There is no hiding away from the amount of data humans produce. Each year, we generate a staggering 16 zettabytes of it, which equates to one billion terabytes.
Although modern computers and silicon chips have served us well over the years, we are entering a time when we are desperate for something more. That answer lies is DNA, writes Alphr.
Researchers are working on turning DNA into computer storage. DNA can be treated like a standard storage device: the binary code comes from using the bases thymine (T), guanine (G), adenine (A) and cytosine (C) to represent 1s (T and G) and 0s (A and C),
However, “saving” and “opening” files stored in DNA memory doesn’t work exactly how we’d like. Right now, it’s only a read-only process, and the information has to be accessed as a whole, not in sections. If current computers were like that, you wouldn’t be able to save any new data and would have to open all the files in a folder at once.
Over the years the industry has seen a number of efforts to try and turn these early techniques into a workable system.
Nevertheless, storage isn’t the only application for DNA in computers. Researchers at Manchester University have managed to show that DNA can be “taught” to perform operations.
“Current computers work on the principle of reading a code (stored on the hard drive) and performing a command (using the memory and processor),” explained chemist Andrew Currin, one of the authors in this study. “Our DNA computer has the same principle, except that our hard drive is the DNA sequence and the processor is the enzyme used to copy the DNA. You could easily imagine DNA storage and DNA computers would work very well combined together.”
Currently, DNA computers are distinguished from our typical devices because they can “effectively” grow. As DNA performs a command, it replicates itself and doubles in capacity.
“Everything happens in a tube. No living cells are used, and the DNA is entirely synthetic,” Currin added. “The DNA code is recognised by a shorter piece of DNA, which then causes the rest of the DNA to be copied. Once the code is recognised, it can be specifically altered to make a new command. This is done by a process called PCR, a widely used technique used to copy DNA.”
The potential consequences of such an increase in capacity are huge. “In our DNA computer, each computation is represented by a single DNA strand, which allows us to utilise many trillions of computations happening at the same time. This type of DNA-based computer can have huge advantages over conventional computers. We could have computers more powerful than all computers in the world combined and fit it in a pocket,” said Konstantin Korovin, senior lecturer at the University of Manchester.
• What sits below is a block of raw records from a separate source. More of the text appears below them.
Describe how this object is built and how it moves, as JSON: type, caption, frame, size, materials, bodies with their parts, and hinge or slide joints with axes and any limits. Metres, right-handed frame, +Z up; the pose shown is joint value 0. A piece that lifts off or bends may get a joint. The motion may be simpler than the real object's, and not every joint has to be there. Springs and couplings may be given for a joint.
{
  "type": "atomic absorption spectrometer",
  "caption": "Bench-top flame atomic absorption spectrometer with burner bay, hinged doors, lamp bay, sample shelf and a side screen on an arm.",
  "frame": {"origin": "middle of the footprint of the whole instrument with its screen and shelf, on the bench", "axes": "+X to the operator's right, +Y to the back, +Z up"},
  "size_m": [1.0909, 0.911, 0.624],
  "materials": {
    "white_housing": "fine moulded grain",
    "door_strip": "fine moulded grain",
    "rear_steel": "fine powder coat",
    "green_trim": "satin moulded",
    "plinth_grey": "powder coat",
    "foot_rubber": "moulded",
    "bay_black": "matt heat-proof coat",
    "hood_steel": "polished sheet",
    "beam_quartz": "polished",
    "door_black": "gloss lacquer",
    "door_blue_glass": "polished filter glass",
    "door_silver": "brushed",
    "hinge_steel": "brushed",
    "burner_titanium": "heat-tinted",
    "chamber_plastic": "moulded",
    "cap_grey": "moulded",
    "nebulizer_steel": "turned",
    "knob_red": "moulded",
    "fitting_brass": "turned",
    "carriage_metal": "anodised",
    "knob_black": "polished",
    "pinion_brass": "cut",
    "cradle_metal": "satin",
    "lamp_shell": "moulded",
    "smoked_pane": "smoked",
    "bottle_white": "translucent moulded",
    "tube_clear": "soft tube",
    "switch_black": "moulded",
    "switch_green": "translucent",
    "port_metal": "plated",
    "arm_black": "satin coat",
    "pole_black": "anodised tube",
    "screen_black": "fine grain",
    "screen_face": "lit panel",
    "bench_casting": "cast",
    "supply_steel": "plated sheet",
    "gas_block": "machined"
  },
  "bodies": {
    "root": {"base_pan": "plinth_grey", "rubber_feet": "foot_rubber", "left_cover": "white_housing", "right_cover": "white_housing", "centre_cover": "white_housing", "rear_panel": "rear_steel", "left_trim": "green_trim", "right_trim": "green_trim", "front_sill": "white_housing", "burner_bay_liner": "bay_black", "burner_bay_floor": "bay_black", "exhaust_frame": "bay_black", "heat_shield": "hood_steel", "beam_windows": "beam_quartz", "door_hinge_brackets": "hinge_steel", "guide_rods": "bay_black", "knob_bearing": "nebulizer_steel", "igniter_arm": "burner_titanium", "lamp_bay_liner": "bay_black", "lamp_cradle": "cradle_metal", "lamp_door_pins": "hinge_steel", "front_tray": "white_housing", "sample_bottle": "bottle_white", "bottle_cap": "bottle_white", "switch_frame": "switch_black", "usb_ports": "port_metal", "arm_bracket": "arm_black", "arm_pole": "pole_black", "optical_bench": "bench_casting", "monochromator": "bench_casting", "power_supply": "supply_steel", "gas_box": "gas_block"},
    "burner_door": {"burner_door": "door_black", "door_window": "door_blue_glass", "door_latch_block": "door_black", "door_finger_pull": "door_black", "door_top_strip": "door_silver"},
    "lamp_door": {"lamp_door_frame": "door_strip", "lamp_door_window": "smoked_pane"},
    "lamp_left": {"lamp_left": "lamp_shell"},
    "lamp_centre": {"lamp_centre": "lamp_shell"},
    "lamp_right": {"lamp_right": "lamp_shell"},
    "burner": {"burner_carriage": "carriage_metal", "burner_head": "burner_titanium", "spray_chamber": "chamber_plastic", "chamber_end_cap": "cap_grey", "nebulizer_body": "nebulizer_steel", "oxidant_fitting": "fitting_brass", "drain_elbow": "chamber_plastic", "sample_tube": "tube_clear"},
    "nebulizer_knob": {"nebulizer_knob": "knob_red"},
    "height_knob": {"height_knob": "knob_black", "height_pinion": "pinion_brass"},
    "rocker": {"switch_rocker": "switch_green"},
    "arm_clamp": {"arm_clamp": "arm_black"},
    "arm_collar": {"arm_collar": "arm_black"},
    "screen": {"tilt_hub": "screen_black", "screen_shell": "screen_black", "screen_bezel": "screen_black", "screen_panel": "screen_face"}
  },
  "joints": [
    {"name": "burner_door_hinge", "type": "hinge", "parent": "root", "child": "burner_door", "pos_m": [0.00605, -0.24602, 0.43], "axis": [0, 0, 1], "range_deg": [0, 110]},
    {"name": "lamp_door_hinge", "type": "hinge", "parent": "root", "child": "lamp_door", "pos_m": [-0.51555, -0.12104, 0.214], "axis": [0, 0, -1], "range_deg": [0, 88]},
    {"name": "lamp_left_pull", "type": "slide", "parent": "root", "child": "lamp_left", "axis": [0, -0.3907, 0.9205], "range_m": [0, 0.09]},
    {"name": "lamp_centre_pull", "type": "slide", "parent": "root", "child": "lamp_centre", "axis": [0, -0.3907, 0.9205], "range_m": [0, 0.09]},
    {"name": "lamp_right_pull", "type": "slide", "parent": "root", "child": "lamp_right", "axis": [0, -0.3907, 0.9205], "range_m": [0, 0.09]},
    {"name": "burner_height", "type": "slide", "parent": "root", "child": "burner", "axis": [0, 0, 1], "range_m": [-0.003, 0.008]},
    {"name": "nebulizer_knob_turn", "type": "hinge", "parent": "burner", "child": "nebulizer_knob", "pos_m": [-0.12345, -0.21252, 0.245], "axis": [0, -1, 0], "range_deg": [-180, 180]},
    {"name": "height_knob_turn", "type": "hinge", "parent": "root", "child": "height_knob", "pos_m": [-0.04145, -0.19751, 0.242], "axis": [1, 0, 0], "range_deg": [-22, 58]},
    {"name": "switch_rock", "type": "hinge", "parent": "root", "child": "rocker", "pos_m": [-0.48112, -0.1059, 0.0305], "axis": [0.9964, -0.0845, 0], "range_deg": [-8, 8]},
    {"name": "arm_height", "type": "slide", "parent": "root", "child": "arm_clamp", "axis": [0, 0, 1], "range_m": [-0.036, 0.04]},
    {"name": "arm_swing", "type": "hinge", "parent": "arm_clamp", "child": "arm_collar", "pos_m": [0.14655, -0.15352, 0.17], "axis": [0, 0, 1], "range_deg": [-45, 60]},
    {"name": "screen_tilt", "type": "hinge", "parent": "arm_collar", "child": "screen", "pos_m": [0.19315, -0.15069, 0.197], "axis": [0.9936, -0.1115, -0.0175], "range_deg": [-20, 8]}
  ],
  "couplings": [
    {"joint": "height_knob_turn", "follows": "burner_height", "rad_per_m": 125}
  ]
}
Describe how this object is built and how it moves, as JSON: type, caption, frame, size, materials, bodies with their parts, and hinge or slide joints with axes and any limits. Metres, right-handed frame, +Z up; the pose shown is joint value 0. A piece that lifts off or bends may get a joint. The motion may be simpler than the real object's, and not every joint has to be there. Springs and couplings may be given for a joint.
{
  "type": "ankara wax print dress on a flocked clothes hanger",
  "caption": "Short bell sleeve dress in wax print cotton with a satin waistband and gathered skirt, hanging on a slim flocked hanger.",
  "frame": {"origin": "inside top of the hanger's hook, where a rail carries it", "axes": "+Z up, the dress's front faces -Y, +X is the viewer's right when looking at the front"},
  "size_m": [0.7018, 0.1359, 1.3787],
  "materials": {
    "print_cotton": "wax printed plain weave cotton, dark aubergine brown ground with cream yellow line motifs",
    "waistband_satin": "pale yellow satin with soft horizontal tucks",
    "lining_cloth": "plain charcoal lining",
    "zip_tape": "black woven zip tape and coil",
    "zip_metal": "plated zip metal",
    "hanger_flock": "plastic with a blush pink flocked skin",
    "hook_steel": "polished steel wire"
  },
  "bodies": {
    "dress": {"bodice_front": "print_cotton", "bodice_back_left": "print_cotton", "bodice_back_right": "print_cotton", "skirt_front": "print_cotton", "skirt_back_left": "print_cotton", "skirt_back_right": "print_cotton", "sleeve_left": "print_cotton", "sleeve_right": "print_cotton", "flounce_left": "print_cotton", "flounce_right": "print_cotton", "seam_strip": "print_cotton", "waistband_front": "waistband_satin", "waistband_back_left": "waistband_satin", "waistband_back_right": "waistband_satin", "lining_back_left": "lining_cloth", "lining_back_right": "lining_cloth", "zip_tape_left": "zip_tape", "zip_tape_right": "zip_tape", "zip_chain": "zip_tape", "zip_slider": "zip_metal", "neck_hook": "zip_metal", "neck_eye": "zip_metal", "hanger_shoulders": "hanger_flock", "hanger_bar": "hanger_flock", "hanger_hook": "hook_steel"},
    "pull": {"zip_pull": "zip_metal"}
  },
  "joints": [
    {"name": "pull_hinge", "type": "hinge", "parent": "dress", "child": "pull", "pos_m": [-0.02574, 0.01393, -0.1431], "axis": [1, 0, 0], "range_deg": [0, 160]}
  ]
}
“Currently, we have a proof-of-concept implementation, but we need to develop the techniques further to achieve the potential. One of the technical challenges is to make DNA computations reliable at a large scale and minimise the number of errors in computations.”
What’s more is that large companies are finally starting to recognise the potential hidden inside DNA. Microsoft has recently announced its interest in adding DNA storage to their cloud system.
If scientists are able to crack DNA computers, how long before the lines between natural and artificial programming begin to blur?